FBI Director Robert Mueller also created a new unit to handle cases brought under the 1978 Foreign Intelligence Surveillance Act, which was amended by last year's anti-terrorism Patriot Act to boost surveillance powers. The upshot, Ashcroft said, is improved coordination and cooperation between federal agencies, which have drawn heavy criticism for failing to detect and stop terrorists within the United States.

"This will greatly enhance our ability to put pieces together that different agencies have. I believe this is a giant step forward," Ashcroft said.

The review panel's opinion overturned a May decision by the Foreign Intelligence Surveillance Court on Ashcroft's proposed surveillance guidelines under the Patriot Act.

An appeal to the Supreme Court was unlikely, at least any time soon. The Justice Department is the sole party to the case, and as the winner had no plans to appeal, officials said. The ACLU and others would have to find another option, such as a criminal case involving intelligence surveillance, to ask the high court for a hearing.

"This is a major constitutional decision that will affect every American's privacy rights, yet there is no way anyone but the government can automatically appeal this ruling to the Supreme Court," Beeson said.

Robert F. Turner, a conservative who is associate director of the Center for National Security Law at the University of Virginia, said the decision will enhance government coordination in the war against terrorism and should not unduly infringe on the constitutional protection against unreasonable searches and seizures.

"The balance we have to make right now is, some decisions might infringe upon some liberties, but on the other hand might cost a lot of lives," Turner said.

Reaction was mixed on Capitol Hill. Rep. John Conyers of Michigan, ranking Democrat on the House Judiciary Committee, called the ruling "despicable" and contended it adds to what liberals consider the Bush administration's sustained assault on civil liberties.

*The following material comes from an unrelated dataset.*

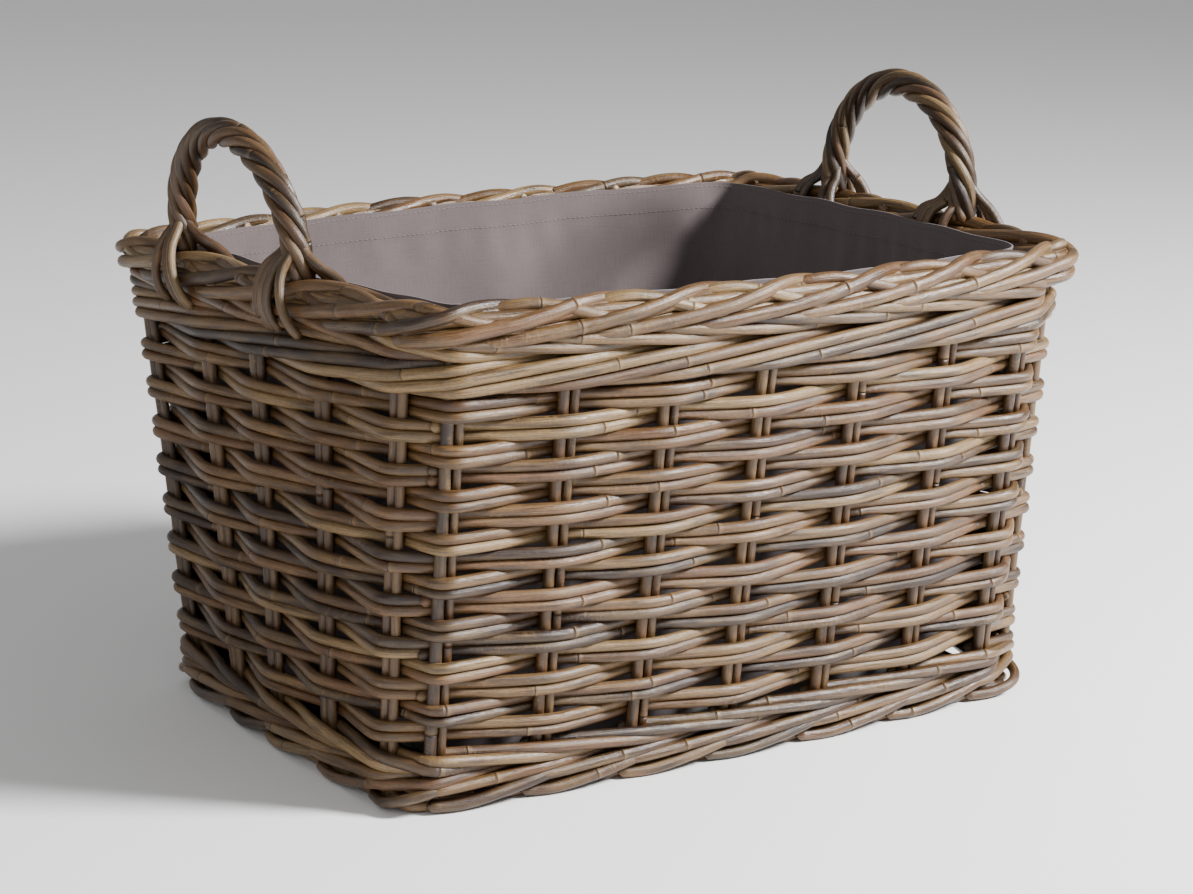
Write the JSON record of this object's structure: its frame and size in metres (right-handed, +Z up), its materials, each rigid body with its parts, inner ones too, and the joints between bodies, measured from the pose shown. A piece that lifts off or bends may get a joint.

"Piece by piece, this administration is dismantling the basic rights afforded to every American under the Constitution," Conyers said.

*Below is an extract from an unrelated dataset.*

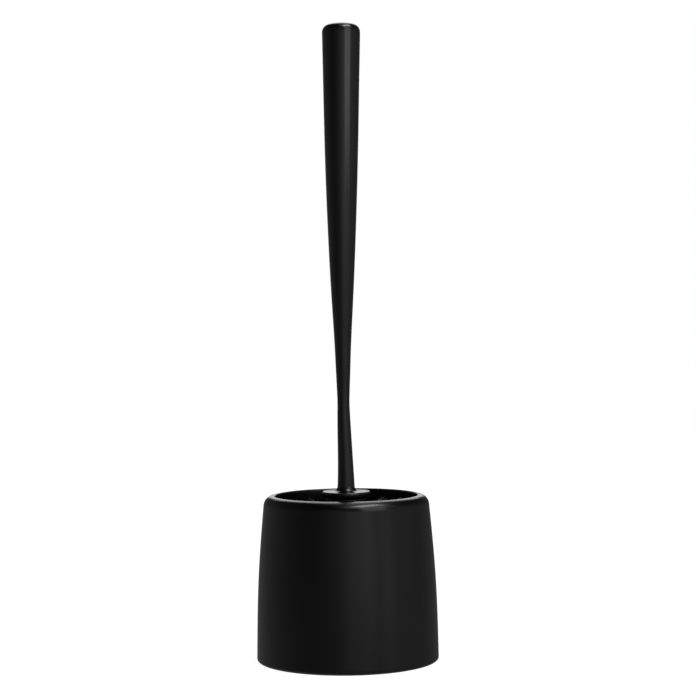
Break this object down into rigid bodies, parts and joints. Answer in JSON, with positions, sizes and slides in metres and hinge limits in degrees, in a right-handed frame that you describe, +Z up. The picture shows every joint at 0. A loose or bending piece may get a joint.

But Sen. Charles Grassley, R-Iowa, a senior Republican on the Senate Judiciary Committee, said the decision "should untie the government's hands and help prevent terrorist attacks." Grassley added, however, lawmakers must keep a close watch to guard against possible abuses.

The decision was issued by a trio of judges appointed by President Ronald Reagan: Ralph B. Guy Jr., a semiretired judge on the 6th U.S. Circuit Court of Appeals in Cincinnati; Edward Leavy, a semiretired judge on the 9th U.S. Circuit Court of Appeals in San Francisco; and Laurence Hirsch Silberman, a semiretired judge on the U.S. Court of Appeals for the District of Columbia.

They are sitting as the U.S. Foreign Intelligence Surveillance Court of Review, which is named by Chief Justice William Rehnquist.

The intelligence court, created in 1978, is charged with overseeing sensitive law enforcement surveillance by the U.S. government. The so-called spy court must approve wiretaps and other surveillance specifically for suspected spies, terrorists or foreign agents.

Its May 17 ruling was the first-ever substantial defeat for the government on a surveillance issue, and its unprecedented, declassified public opinion issued in August documented abuses of surveillance warrants in 75 instances during both the Bush and Clinton administrations. It approved 934 applications in 2001.

The spy court concluded that Ashcroft's proposed rules were "not reasonably designed" to safeguard the privacy of Americans.

The three-judge panel found that "the definition of an agent of a foreign power ... is closely tied to criminal activity" and that the 1978 law never specifically banned cooperation between the intelligence and criminal parts of the Justice Department, or between it and the CIA.

The judges found it "quite puzzling" that the Justice Department had limited its use of intelligence surveillance if it intended to actually prosecute the targets for crimes.

The changes permit wiretaps when collecting information about foreign spies or terrorists is "a significant purpose," rather than "the purpose," of an investigation.

Critics are concerned the government might use the change as a loophole to employ espionage wiretaps in common criminal investigations.

Ashcroft said that won't happen.

"We have no desire whatsoever to in any way erode or undermine constitutional liberties," he said.